We’re also proud of the fact that UNT Dallas ranks No. 1 in the nation in lowest student debt upon graduation. This enables our students to focus on professional dreams vs. debt. Keeping UNT Dallas the most affordable 4-year university in North Texas is central to our mission. We are a great bargain and we strive to maintain low tuition and fees, while offering degree programs that prepare students to enter the robust DFW job market upon graduation with as little debt as possible.
UNT Dallas College of Law has received provisional approval for accreditation from the American Bar Association – what steps are being taken to secure permanent accreditation and what separates UNT Dallas College of Law from other law schools?

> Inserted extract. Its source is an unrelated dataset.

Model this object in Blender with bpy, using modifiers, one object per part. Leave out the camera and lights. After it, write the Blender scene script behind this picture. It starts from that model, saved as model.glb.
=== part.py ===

Mong: We also are proud of our emerging College of Law. Soon, the UNT Dallas Law Center will move into Old City Hall that served as the seat of local government from 1914-1978. We have restored this historic landmark building to its 1914 elegance with the help of the City of Dallas and the Texas Legislature. This beautiful building is a perfect setting for UNT Dallas Law Center to carry out its mission to provide an affordable, practical legal education to its diverse law students. Already, more than 100 licensed attorneys from our law school are practicing law today, many in under-represented areas of the law. Job One for us is to gain permanent accreditation from the American Bar Association. Under the able direction of Dean Felecia Epps, we intend to fulfill this goal in the next few years. I know a lot of folks think we don’t need any more lawyers, but the reality is that there is a shortage in many areas of legal representation. I think that’s why Nathan Hecht, the chief justice of the Texas Supreme Court (and a Yale law graduate) said that Texas doesn’t need another law school, but it needs THIS law school. I couldn’t agree more.
About Bob Mong:
Bob Mong is the President of the University of North Texas at Dallas – the fastest-growing public university in Texas. Mong arrived in 2015 after working as a journalist for 44 years, most of it at the Dallas Morning News where he served as the paper’s managing editor and later as editor-in-chief.